The feed line is isolated from the chassis and Beverage coax by the aforementioned spacers on the jack and with a 1:1 transformer. The antenna winding is between the selected Beverage (capacitively coupled) and antenna ground. The transmission line winding is between the RG6 shield and centre conductor. The extra bits of wire were snipped after the picture was taken, and tape was placed under the capacitors for additional shorting protection.

Here's the switch at the installation site with the control lines connected and partially dressed. The wire debris you can see was removed later. Although there are connectors for 4 Beverages antennas all 6 selector lines are connected. Other receive antennas could be added in future by knocking holes on the right wall of the box.

After testing with clip leads in the shack to confirm that the switch works as it should I added wiring and switches to my manual antenna control box on the operating desk.  The toggle switch selects the normal (top) or reverse (bottom) direction of the rotary selector.

I am planning a software controlled ergonomic receive antenna selector as part of my migration to station automation. As with some other projects it may be pulled forward if I cannot make progress this spring and summer on big antenna jobs due to helpers being kept away by "social distancing".

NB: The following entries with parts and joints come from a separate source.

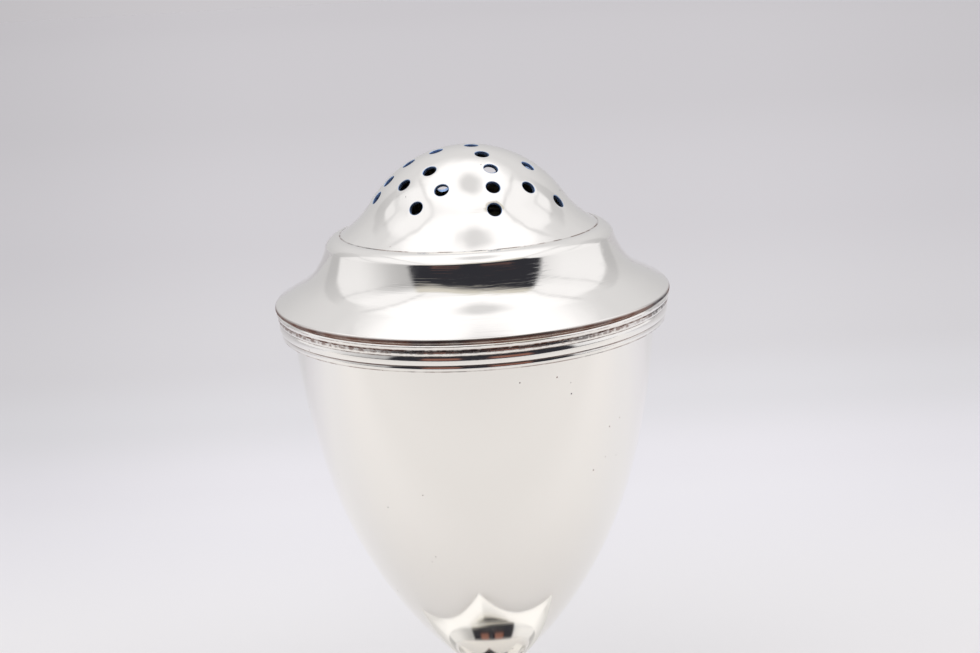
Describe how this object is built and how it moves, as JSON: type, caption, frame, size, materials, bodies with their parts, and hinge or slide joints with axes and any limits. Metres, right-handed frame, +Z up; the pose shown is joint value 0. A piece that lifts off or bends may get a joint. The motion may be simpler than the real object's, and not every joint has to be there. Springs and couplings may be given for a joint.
{
  "type": "pounce pot",
  "caption": "Egg-shaped silver pot on a flared foot and square plinth, with a pierced domed push-on cover for sprinkling drying powder over ink.",
  "frame": {"origin": "centre of the plinth's underside, on the surface that the pot stands on", "axes": "+Z up the pot's axis; +X and +Y along the plinth's sides; the picture looks from between -X and -Y, 34 degrees from -Y"},
  "size_m": [0.0486, 0.0486, 0.0821],
  "materials": {
    "polished_silver": "old hand-polished silver with fine scratches, small pits and brown tarnish in the grooves",
    "worn_silver": "silver rubbed dull by sliding in the mouth"
  },
  "bodies": {
    "pot": {"bowl": "polished_silver", "bowl_rim_wire": "polished_silver", "pedestal": "polished_silver", "plinth_plate": "polished_silver", "plinth_border": "polished_silver"},
    "cover": {"pierced_dome": "polished_silver", "cover_shoulder": "polished_silver", "cover_rim_wire": "polished_silver", "cover_bezel": "worn_silver"}
  },
  "joints": [
    {"name": "cover_lift", "type": "slide", "parent": "pot", "child": "cover", "axis": [0, 0, 1], "range_m": [0, 0.04]}
  ]
}
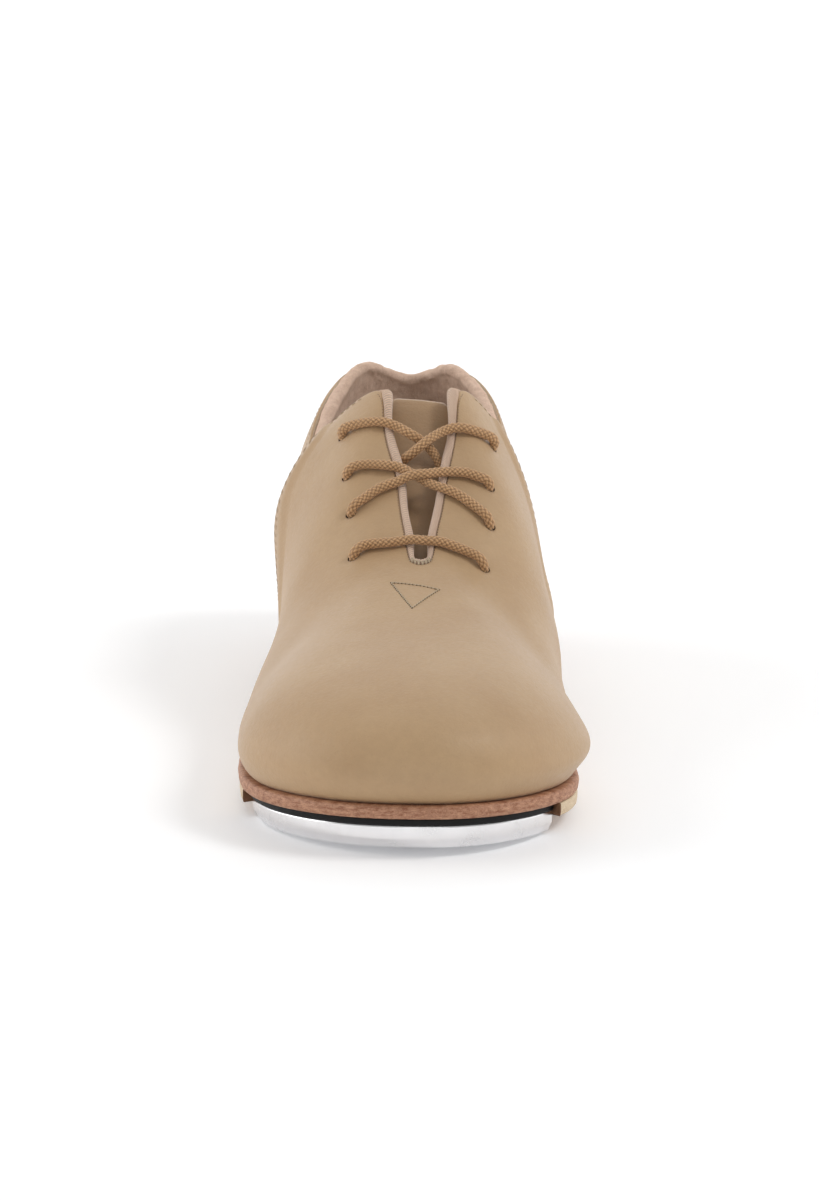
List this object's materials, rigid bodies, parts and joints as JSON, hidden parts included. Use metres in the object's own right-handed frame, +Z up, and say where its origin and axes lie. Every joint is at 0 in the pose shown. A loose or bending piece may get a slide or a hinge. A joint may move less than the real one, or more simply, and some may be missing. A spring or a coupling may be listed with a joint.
{
  "type": "tap shoe",
  "caption": "Low lace-up right-foot tap shoe in tan leather with a pile-lined collar, braided lace, flexing sole and screwed-on metal toe and heel taps.",
  "frame": {"origin": "centre of the heel tap's bottom face, on the floor", "axes": "+Z up, toe points along -Y, the inner (big toe) side is +X"},
  "size_m": [0.0925, 0.2554, 0.088],
  "materials": {
    "upper_leather": "smooth grain leather, satin",
    "lining_cloth": "plain woven cotton",
    "stiffener_board": "pressed fibre board",
    "foam": "soft closed-cell foam and cork",
    "pile_lining": "brushed pile",
    "knit_binding": "soft knitted binding",
    "lace_braid": "round braided cotton cord",
    "lace_tip": "satin",
    "thread": "twisted sewing thread",
    "midsole_edge": "burnished edge",
    "sock_leather": "smooth lining leather",
    "shank_steel": "plain steel strip",
    "outsole_leather": "hard sole leather, satin",
    "black_board": "matte fibre board",
    "tap_metal": "satin cast",
    "screw_steel": "plated",
    "heel_leather": "stacked leather, burnished",
    "lift_rubber": "matte"
  },
  "bodies": {
    "rear": {"vamp_crease": "upper_leather", "vamp_instep": "upper_leather", "lateral_quarter": "upper_leather", "medial_quarter": "upper_leather", "back_stay": "upper_leather", "lining_crease": "lining_cloth", "lining_instep": "lining_cloth", "quarter_lining": "lining_cloth", "heel_counter": "stiffener_board", "facing_stays": "stiffener_board", "collar_foam": "foam", "collar_lining": "pile_lining", "slit_binding": "knit_binding", "lace": "lace_braid", "lace_tips": "lace_tip", "tack_stitch": "thread", "midsole_rear": "midsole_edge", "filler_rear": "foam", "insole_board_rear": "stiffener_board", "sock_liner_rear": "sock_leather", "shank": "shank_steel", "outsole_rear": "outsole_leather", "heel_stack": "heel_leather", "heel_top_lift": "lift_rubber", "heel_tap": "tap_metal", "heel_tap_screws": "screw_steel", "heel_nails": "screw_steel"},
    "forefoot": {"vamp_toe": "upper_leather", "lining_toe": "lining_cloth", "toe_puff": "stiffener_board", "midsole_front": "midsole_edge", "filler_front": "foam", "insole_board_front": "stiffener_board", "sock_liner_front": "sock_leather", "outsole_front": "outsole_leather", "toe_resonator": "black_board", "toe_tap": "tap_metal", "toe_tap_screws": "screw_steel"},
    "tongue": {"tongue": "upper_leather", "tongue_lining": "lining_cloth"}
  },
  "joints": [
    {"name": "ball_flex", "type": "hinge", "parent": "rear", "child": "forefoot", "pos_m": [0, -0.142, 0.0158], "axis": [-0.9798, 0.2, 0], "range_deg": [0, 35], "stiffness_Nm_per_rad": 3, "deforming": ["vamp_crease", "lining_crease", "tack_stitch"]},
    {"name": "tongue_lift", "type": "hinge", "parent": "rear", "child": "tongue", "pos_m": [0.003, -0.112, 0.0455], "axis": [-1, 0, 0], "range_deg": [0, 20], "stiffness_Nm_per_rad": 0.2}
  ]
}
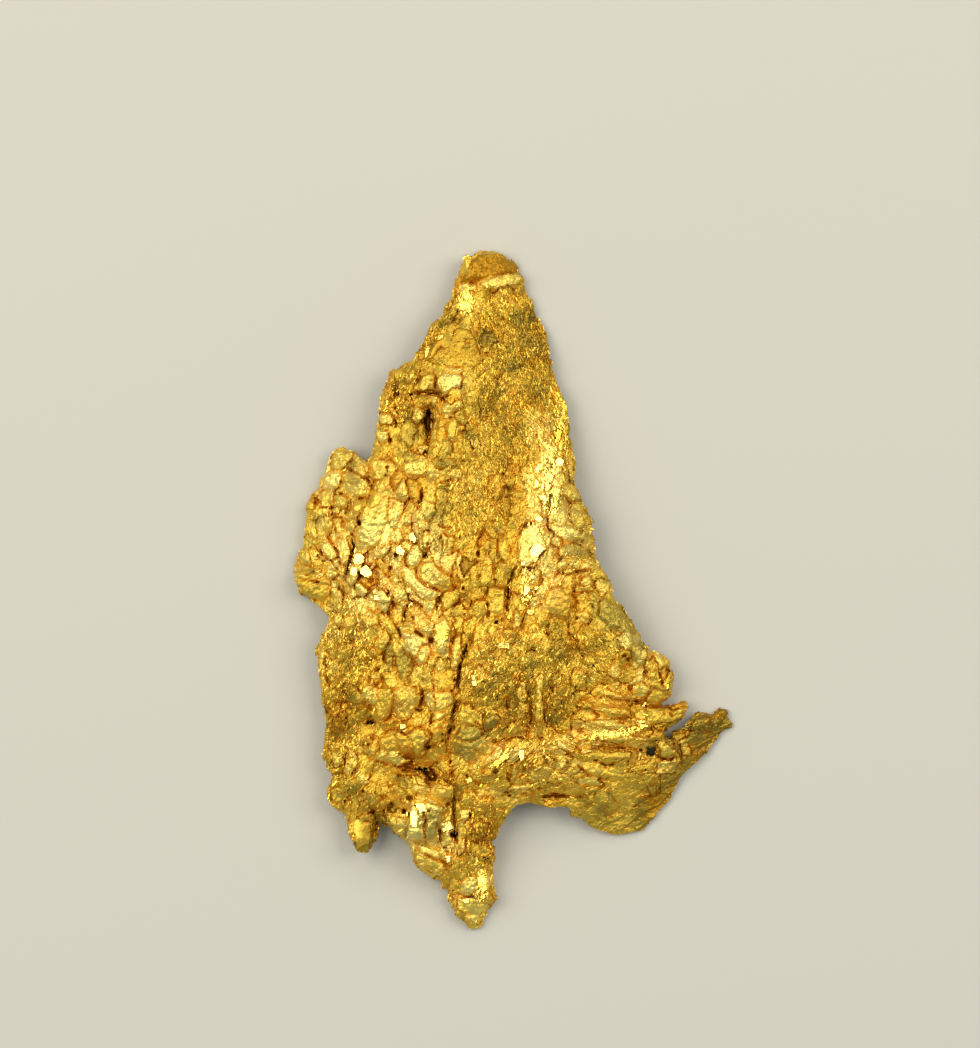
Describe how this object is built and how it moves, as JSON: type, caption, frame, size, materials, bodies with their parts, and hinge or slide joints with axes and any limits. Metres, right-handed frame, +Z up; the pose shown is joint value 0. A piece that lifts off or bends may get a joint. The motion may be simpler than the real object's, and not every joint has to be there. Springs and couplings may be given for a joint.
{
  "type": "leaf gold crystal",
  "caption": "Thin pointed leaf of native gold, its face packed with blocky crystals, cracks and pits, with a lobe at one side and a curled wing at the other; it lies face up.",
  "frame": {"origin": "middle of the bounding box, at the surface that the leaf lies on", "axes": "+Z up out of the crystallised face, +Y along the leaf to its tip, +X towards the curled wing"},
  "size_m": [0.022, 0.034, 0.004],
  "materials": {
    "native_gold": "bare native gold, satin on its larger flats and finely crystalline elsewhere, browner in its cracks"
  },
  "bodies": {
    "root": {"gold_leaf": "native_gold"}
  },
  "joints": []
}
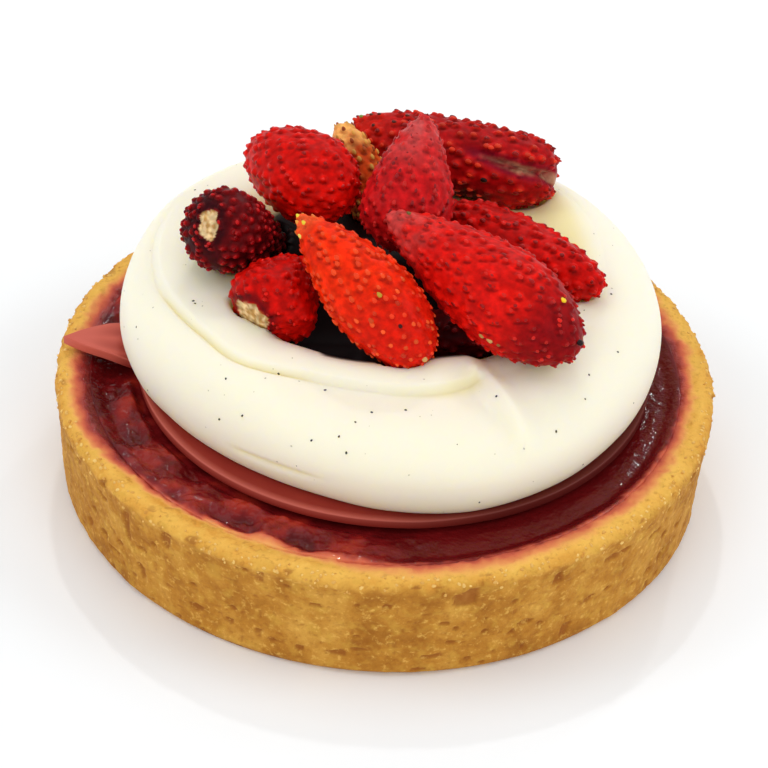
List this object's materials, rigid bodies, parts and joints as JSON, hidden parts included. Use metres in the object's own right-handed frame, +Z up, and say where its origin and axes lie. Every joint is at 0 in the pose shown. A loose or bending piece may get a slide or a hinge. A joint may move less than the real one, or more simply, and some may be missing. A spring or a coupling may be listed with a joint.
{
  "type": "strawberry tart",
  "caption": "Round single-serving tart: shortcrust shell with jam, a thin pointed disc, a ring of vanilla cream with a folded lip and a heap of small knobbly strawberries.",
  "frame": {"origin": "centre of the flat underside of the crust", "axes": "+Z up; +Y away from the viewer of the picture; the disc's pointed corner is at -X"},
  "size_m": [0.08, 0.08, 0.043],
  "materials": {
    "crust": "baked, crumbly, matt",
    "jam": "wet gloss",
    "disc": "satin",
    "cream": "smooth satin",
    "berry_red": "knobbly, soft gloss",
    "berry_dark": "knobbly, soft gloss",
    "berry_pale": "knobbly, soft gloss"
  },
  "bodies": {
    "root": {"crust": "crust", "jam": "jam", "disc": "disc", "cream": "cream", "berry_back_left": "berry_red", "berry_left_dark": "berry_dark", "berry_left_front": "berry_red", "berry_front": "berry_red", "berry_right_front": "berry_red", "berry_right": "berry_red", "berry_middle": "berry_red", "berry_back_right": "berry_red", "berry_back_pale": "berry_pale", "berry_under_dark": "berry_dark"}
  },
  "joints": []
}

For now I am very happy with the instant direction switching, even it is just 4 directions. It is enough to be exceptionally useful. The small number of directions is only a significant problem on 40 meters where the Beverage main lobes are narrow. This will be remedied when I add more directions, as soon as late this fall. All I need to do is add the Beverages and plug them into the now existing switching system.